** BEGIN Extracted information **

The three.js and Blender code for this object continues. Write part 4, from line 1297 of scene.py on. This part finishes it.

** END Extracted information **
** BEGIN Extracted information **

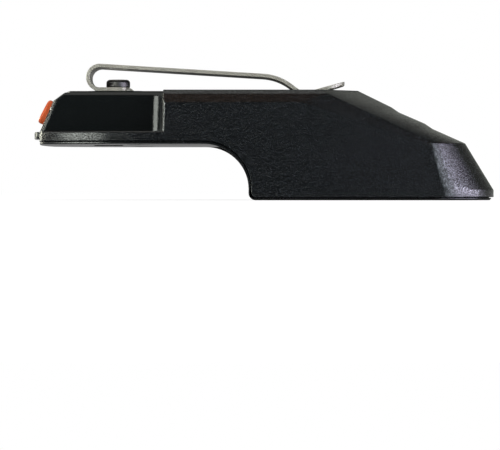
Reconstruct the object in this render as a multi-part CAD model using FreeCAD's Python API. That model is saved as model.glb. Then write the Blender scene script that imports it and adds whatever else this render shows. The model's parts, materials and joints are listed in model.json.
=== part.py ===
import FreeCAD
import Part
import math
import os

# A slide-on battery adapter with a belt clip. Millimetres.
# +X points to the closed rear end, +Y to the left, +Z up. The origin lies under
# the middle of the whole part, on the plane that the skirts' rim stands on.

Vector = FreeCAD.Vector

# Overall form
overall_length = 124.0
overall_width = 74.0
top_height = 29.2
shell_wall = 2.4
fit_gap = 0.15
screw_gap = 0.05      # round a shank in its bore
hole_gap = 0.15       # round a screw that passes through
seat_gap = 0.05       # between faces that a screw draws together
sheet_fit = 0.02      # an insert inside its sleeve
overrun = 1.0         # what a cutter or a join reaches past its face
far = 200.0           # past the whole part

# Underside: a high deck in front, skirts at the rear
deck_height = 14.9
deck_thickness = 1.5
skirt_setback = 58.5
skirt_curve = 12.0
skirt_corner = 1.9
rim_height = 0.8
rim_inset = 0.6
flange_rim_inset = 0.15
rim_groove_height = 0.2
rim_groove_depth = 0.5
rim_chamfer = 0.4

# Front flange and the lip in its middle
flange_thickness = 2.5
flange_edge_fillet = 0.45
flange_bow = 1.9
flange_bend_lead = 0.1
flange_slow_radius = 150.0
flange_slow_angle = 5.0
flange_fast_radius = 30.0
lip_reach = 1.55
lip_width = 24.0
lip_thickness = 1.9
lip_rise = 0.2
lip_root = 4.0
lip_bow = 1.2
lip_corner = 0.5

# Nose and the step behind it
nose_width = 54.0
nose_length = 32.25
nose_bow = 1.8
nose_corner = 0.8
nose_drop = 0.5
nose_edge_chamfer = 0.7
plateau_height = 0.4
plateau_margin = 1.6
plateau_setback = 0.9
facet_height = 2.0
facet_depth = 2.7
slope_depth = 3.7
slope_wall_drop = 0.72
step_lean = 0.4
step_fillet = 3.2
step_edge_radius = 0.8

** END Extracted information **

The request:
Your task is to transcribe only the lines from the line containing "Reconstruct the object" through the line containing "step_edge_radius = 0.8", word for word.

Result below:
Reconstruct the object in this render as a multi-part CAD model using FreeCAD's Python API. That model is saved as model.glb. Then write the Blender scene script that imports it and adds whatever else this render shows. The model's parts, materials and joints are listed in model.json.
=== part.py ===
import FreeCAD
import Part
import math
import os

# A slide-on battery adapter with a belt clip. Millimetres.
# +X points to the closed rear end, +Y to the left, +Z up. The origin lies under
# the middle of the whole part, on the plane that the skirts' rim stands on.

Vector = FreeCAD.Vector

# Overall form
overall_length = 124.0
overall_width = 74.0
top_height = 29.2
shell_wall = 2.4
fit_gap = 0.15
screw_gap = 0.05      # round a shank in its bore
hole_gap = 0.15       # round a screw that passes through
seat_gap = 0.05       # between faces that a screw draws together
sheet_fit = 0.02      # an insert inside its sleeve
overrun = 1.0         # what a cutter or a join reaches past its face
far = 200.0           # past the whole part

# Underside: a high deck in front, skirts at the rear
deck_height = 14.9
deck_thickness = 1.5
skirt_setback = 58.5
skirt_curve = 12.0
skirt_corner = 1.9
rim_height = 0.8
rim_inset = 0.6
flange_rim_inset = 0.15
rim_groove_height = 0.2
rim_groove_depth = 0.5
rim_chamfer = 0.4

# Front flange and the lip in its middle
flange_thickness = 2.5
flange_edge_fillet = 0.45
flange_bow = 1.9
flange_bend_lead = 0.1
flange_slow_radius = 150.0
flange_slow_angle = 5.0
flange_fast_radius = 30.0
lip_reach = 1.55
lip_width = 24.0
lip_thickness = 1.9
lip_rise = 0.2
lip_root = 4.0
lip_bow = 1.2
lip_corner = 0.5

# Nose and the step behind it
nose_width = 54.0
nose_length = 32.25
nose_bow = 1.8
nose_corner = 0.8
nose_drop = 0.5
nose_edge_chamfer = 0.7
plateau_height = 0.4
plateau_margin = 1.6
plateau_setback = 0.9
facet_height = 2.0
facet_depth = 2.7
slope_depth = 3.7
slope_wall_drop = 0.72
step_lean = 0.4
step_fillet = 3.2
step_edge_radius = 0.8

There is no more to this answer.